At a point 3 or 4 inches above the tail (or about one-fifth of the spine length), again make two tiny holes, as close as possible to the spine. Thread the cord around the spine and tie a slip knot with an extra half-hitch or two (Figures 5a, 5b). You do not want this knot to slide up the spine and tear the cover, so make it tight.

 
Figure 6: Lark's head knot on ring
 
Figure 7: Ring attached to bridle with lark's head knot
   

 

 

Figure 8: Paper Clip Trimmed for lightness

To set up an attachment point for the line to the bridle, take a tiny wire ring (Figure 6, or a paper clip cut as shown in Figure 8), and form a lark’s head knot in it with the bridle cord (Figure 7). Slip the loop through the ring, then back around it. This knot will allow you to make adjustments easily, as it will not slide on the bridle cord when tightened, but may easily be loosened to adjust the attitude. Attach the line to the ring with another bowline.

The section of bridle above the ring must be shorter than the section below. The difference determines the angle of attack (Figure 2). How much this difference should be depends on kite design and wind conditions. It will require some experimentation.

Launching
Although launching is easier with the help of a friend, you can do it yourself if wind conditions are favorable. Unless you need the exercise, running with a kite should be unnecessary and the resulting inadvertent dragging may cause damage.

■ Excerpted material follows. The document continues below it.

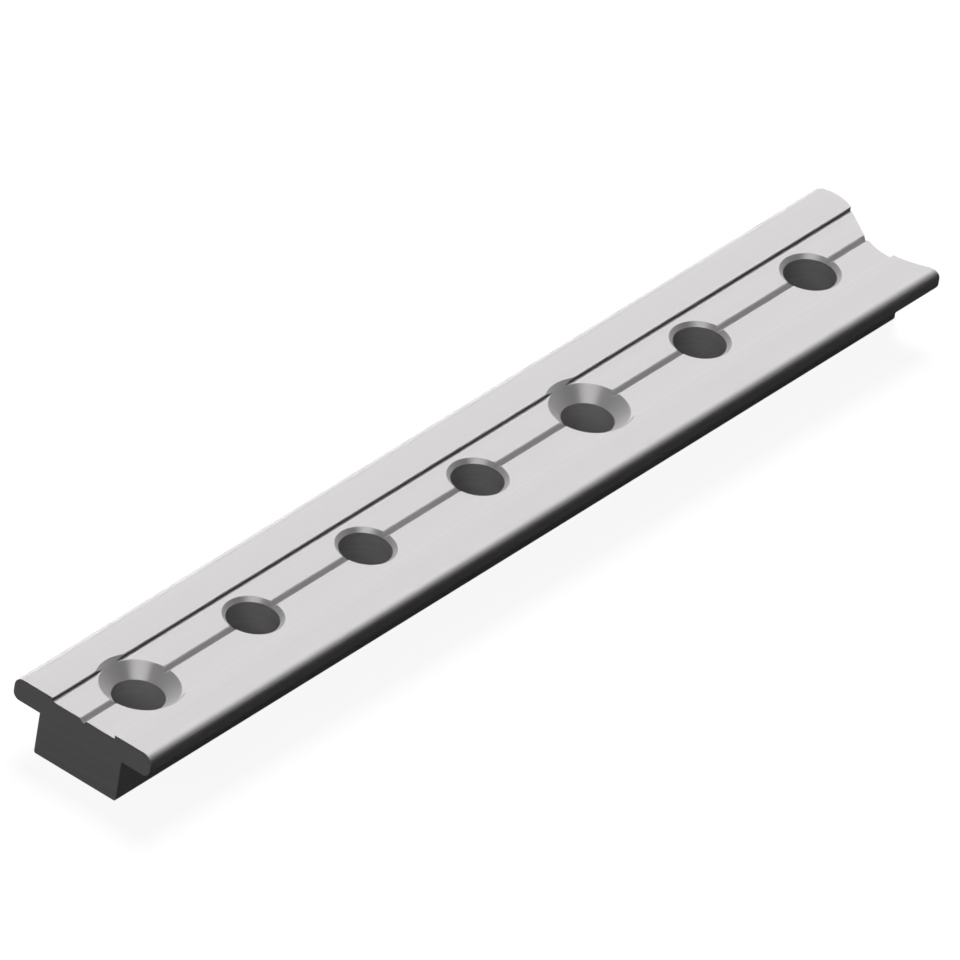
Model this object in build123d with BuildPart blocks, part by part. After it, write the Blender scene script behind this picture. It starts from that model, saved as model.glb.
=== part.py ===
from build123d import *
import os

os.makedirs("parts", exist_ok=True)

# A length of T-shaped sail track, extruded in one piece: a wide head on a narrower stem.
# The track runs along X with its head up, and the foot of the stem lies at Z = 0.
# The middle hole's axis is at X = 0 and Y = 0. Sizes are in millimetres.

# Extruded section
head_width = 25.0
head_thickness = 3.7
stem_width = 15.0
stem_height = 6.9
recess_width = 11.5
recess_depth = 0.6
groove_width = 1.25
groove_depth = groove_width / 2
lip_top_radius = 1.5
lip_underside_radius = 1.2
foot_radius = 0.35
track_height = stem_height + head_thickness
recess_floor = track_height - recess_depth

# Row of holes: every fourth one takes a countersunk fastener, the rest take a stop pin
hole_pitch = 25.0
hole_count = 7
fastener_interval = 4
bore_radius = 3.9
pin_chamfer = 0.6
screw_seat_radius = 6.5
seat_angle = 90.0
first_hole_x = -hole_pitch * (hole_count // 2)
hole_places = [(first_hole_x + i * hole_pitch, 0) for i in range(hole_count)]
fastener_places = hole_places[::fastener_interval]
pin_places = [place for place in hole_places if place not in fastener_places]

# Square end, sawn midway between two holes
square_end_x = first_hole_x - hole_pitch / 2

# Wavy end: one Bezier curve across the head, set out from the last hole
wave_low_end = 14.8
wave_low_pull = 4.9
wave_high_pull = 21.7
wave_high_end = 15.4
wave_pull_y = 2.5
cut_overrun = 1.0
last_hole_x = hole_places[-1][0]
cut_side_y = head_width / 2 + cut_overrun
blank_end_x = last_hole_x + wave_high_pull

with BuildPart() as track_section:
    # The T section, with rounded lips and a shallow recess between two side rails
    with BuildSketch(Plane.YZ.offset(square_end_x)) as section:
        Rectangle(stem_width, track_height, align=(Align.CENTER, Align.MIN))
        with Locations((0, stem_height)):
            Rectangle(head_width, head_thickness, align=(Align.CENTER, Align.MIN))
        columns = section.vertices().group_by(Axis.X)
        lip_corners = ShapeList(columns[0] + columns[-1])
        fillet(lip_corners.group_by(Axis.Y)[0], lip_underside_radius)
        fillet(section.vertices().group_by(Axis.Y)[-1], lip_top_radius)
        fillet(section.vertices().group_by(Axis.Y)[0], foot_radius)
        with Locations((0, recess_floor)):
            Rectangle(recess_width, recess_depth, align=(Align.CENTER, Align.MIN), mode=Mode.SUBTRACT)
        # Centre groove that guides the drill
        Polygon(
            (-groove_width / 2, recess_floor),
            (0, recess_floor - groove_depth),
            (groove_width / 2, recess_floor),
            align=None,
            mode=Mode.SUBTRACT,
        )
    extrude(amount=blank_end_x - square_end_x)

    # Stop-pin holes, bored through with a chamfered mouth in the recess floor
    with Locations(Plane.XY.offset(recess_floor)):
        with Locations(*pin_places):
            CounterSinkHole(bore_radius, bore_radius + pin_chamfer, counter_sink_angle=seat_angle)

    # Fastener holes, countersunk from the rails' tops so the seat bites into both rails
    with Locations(Plane.XY.offset(track_height)):
        with Locations(*fastener_places):
            CounterSinkHole(bore_radius, screw_seat_radius, counter_sink_angle=seat_angle)

    # Wavy end, cut square to the foot through the full height
    with BuildSketch(Plane.XY) as wave_cut:
        with BuildLine():
            wave = Bezier(
                (last_hole_x + wave_low_end, -cut_side_y),
                (last_hole_x + wave_low_pull, wave_pull_y),
                (last_hole_x + wave_high_pull, wave_pull_y),
                (last_hole_x + wave_high_end, cut_side_y),
            )
            Polyline(
                wave @ 1,
                (blank_end_x + cut_overrun, cut_side_y),
                (blank_end_x + cut_overrun, -cut_side_y),
                wave @ 0,
            )
        make_face()
    extrude(amount=track_height, mode=Mode.SUBTRACT)

track_section.part.label = "track_section"
export_step(track_section.part, "parts/track_section.step")
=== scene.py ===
import math

import bpy
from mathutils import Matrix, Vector

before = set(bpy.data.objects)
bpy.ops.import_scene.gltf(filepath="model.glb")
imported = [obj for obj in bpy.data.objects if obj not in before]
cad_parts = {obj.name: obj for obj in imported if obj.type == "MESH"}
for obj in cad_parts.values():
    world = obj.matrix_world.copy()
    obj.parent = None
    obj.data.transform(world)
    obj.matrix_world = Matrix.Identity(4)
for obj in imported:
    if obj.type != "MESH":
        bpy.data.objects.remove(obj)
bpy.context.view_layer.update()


# The track section is one length of aluminium, extruded to a T and then drilled, countersunk
# and sawn. It is clear anodised all over to a pale satin grey. Its CAD solid is the whole
# shape, so the solid stays and only takes its finish here. Lengths in this section are in mm.
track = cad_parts["track_section"]
hole_pitch = 25.0
fastener_pitch = 100.0
first_fastener_x = -75.0
bore_radius = 3.9
chamfer_rim_radius = 4.5
seat_rim_radius = 6.5
recess_edge = 5.75
recess_floor = 10.0
rail_top = 10.6
groove_edge = 0.625
square_end_x = -87.5
wavy_end_x = 84.0
hair = 0.06  # slack, so that a mark takes in the surface that it lies on

anodised_colour = (0.68, 0.665, 0.672, 1.0)
# Painted shade: the bores take a darker colour for the shade inside them.
drilled_shade_colour = (0.42, 0.411, 0.415, 1.0)
# Painted shade: the square end takes a darker colour for the shade on that side.
sawn_shade_colour = (0.57, 0.557, 0.563, 1.0)
# Painted shade: the countersinks and chamfers take a darker colour for their shade.
turned_shade_colour = (0.47, 0.46, 0.464, 1.0)
# Painted shade for the recess walls and the groove
painted_shade_colour = (0.1, 0.096, 0.094, 1.0)
# Lightens the worn edges, and paints a highlight on the seats where they lie in the rails
wear_and_highlight_colour = (0.78, 0.77, 0.775, 1.0)


class Shade:
    """A shader socket whose arithmetic adds the Math nodes that it needs."""

    def __init__(self, tree, socket=None):
        self.tree = tree
        self.socket = socket

    def add(self, kind, settings, sockets, output=0):
        """A node of any kind, and the one of its outputs that is wanted."""
        node = self.tree.nodes.new(kind)
        for name, value in settings.items():
            setattr(node, name, value)
        for key, value in sockets.items():
            if isinstance(value, Shade):
                self.tree.links.new(value.socket, node.inputs[key])
            else:
                node.inputs[key].default_value = value
        return Shade(self.tree, node.outputs[output] if node.outputs else None)

    def math(self, operation, *others):
        values = dict(enumerate((self, *others)))
        return self.add("ShaderNodeMath", {"operation": operation}, values)

    def __add__(self, other):
        return self.math("ADD", other)

    __radd__ = __add__

    def __sub__(self, other):
        return self.math("SUBTRACT", other)

    def __rsub__(self, other):
        return self.add("ShaderNodeMath", {"operation": "SUBTRACT"}, {0: other, 1: self})

    def __mul__(self, other):
        return self.math("MULTIPLY", other)

    __rmul__ = __mul__

    def __truediv__(self, other):
        return self.math("DIVIDE", other)

    def __gt__(self, other):
        return self.math("GREATER_THAN", other)

    def __lt__(self, other):
        return self.math("LESS_THAN", other)

    def __abs__(self):
        return self.math("ABSOLUTE")

    def near(self, place, reach):
        """1 within reach of a place, and 0 elsewhere."""
        return self.math("COMPARE", place, reach)

    def ramp(self, low, high):
        """0 at low and 1 at high, with a smooth rise between them."""
        return self.add("ShaderNodeMapRange", {"interpolation_type": "SMOOTHSTEP"}, {
            "Value": self, "From Min": low, "From Max": high,
        })

    def under(self, colour, mask):
        """This colour with another one laid over it by a mask."""
        return self.add("ShaderNodeMix", {"data_type": "RGBA"}, {0: mask, 6: self, 7: colour}, 2)


def blank_sheet(owner):
    """The node tree of a material or a world, emptied for its own nodes."""
    owner.use_nodes = True
    owner.node_tree.nodes.clear()
    return Shade(owner.node_tree)


def axes(vector):
    """The three parts of a vector."""
    parts = vector.add("ShaderNodeSeparateXYZ", {}, {"Vector": vector}).socket.node.outputs
    return [Shade(vector.tree, parts[name]) for name in "XYZ"]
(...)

When you arrive at the launch site, take a few minutes to check out the bridle adjustment. Let out a few feet of line and see if the kite appears stable. If not, make the necessary adjustments. If you have help, ask the friend to carry the kite a hundred feet or so down wind as you let out line and, on your signal, hold it skyward and release it as you briskly take in a bit of line. If you are alone, lay out some line, raise the kite high and when the wind catches it, walk briskly backward a few steps, line in hand, releasing or tightening as needed.

Landing the Kite
Landing the kite without damage is another important skill. If you have a helper, ask them to walk along the line, pulling it down as they go. If you are alone, walk toward the kite as you take in line. When it gets close to the ground, quickly release the line. Without support, the kite should drop gently to earth.

Flying the Kite
Kite flying is more than passive watching. There are several techniques to use for controlling the kite’s action.

Gaining Altitude
A swift tug on the line will cause the kite to rise. Repeating the action will help it attain its maximum altitude for the length of line used.

Adding Stability
A fighting kite is inherently unstable. If you want it to be easier to fly, at the expense of maneuverability, you can add a tail, or attach small paper tassels to the tips of the cross bar.

Direction Control
A pull on the line will cause the kite to go in the direction the nose is pointing. Here’s where the unstable nature of the fighting kite is an advantage. As it wobbles and flutters, sooner or later it will point in the direction you want it to go. This allows you to send it into directed motion by a swift and steady pull. When you want it to change direction again, relax the line, watch the kite’s nose, and pull sharply again when it points where you want it to go. You can also help it along by releasing tension on the line and walking in the desired direction. With practice, you can make it turn, dart and slide. To do all this properly and skillfully takes some dedication. Don’t be discouraged if the kite seems to have a mind of its own. The best kite fighters took years of practice to master the skill.

Kite Fighting
There are two main techniques involved with successfully removing your opponent’s kite from the sky. Both techniques involve maneuvering your kite such that the treated part of the line crosses your opponent’s kite line. If your line is above the opponent’s, a slow release will cause your line to saw across it. If yours is below, a tug on your line will do the trick. In each case, the Manjha’s abrasive glass particles cut the opponent’s line and you win the contest. Where possible (and safe to do so) the severed kite should be captured as a trophy.

Safety Considerations
Kite flying is a social pastime, so keep it fun. Unless you are engaged in actual kite fighting, stay clear of others and be aware of the damage that a kite can do to bystanders in a wind-powered dive to the ground. As added precaution, do not fly over or near electrical power lines, trees, buildings, radio-TV antennas, or any other high obstruction. Avoid flying near traffic, within 5 miles (8 km) of an airport, or over 400 ft (122 m) high. Never fly a kite with wire, wet twine, metallic string or cord containing conductive or metallic materials whatsoever. Do not try to recover a kite from electric power lines or other high or dangerous places. Never fly a kite in extremely high winds, in rain or thunderstorms. Finally, because the Manjha is abrasive by nature, the use of protective gloves to prevent string burns or cuts is recommended.

The kites are fashioned from non-conductive paper, string, adhesive and wood. The Manjha (thread) and Charka (spool) are not conductive.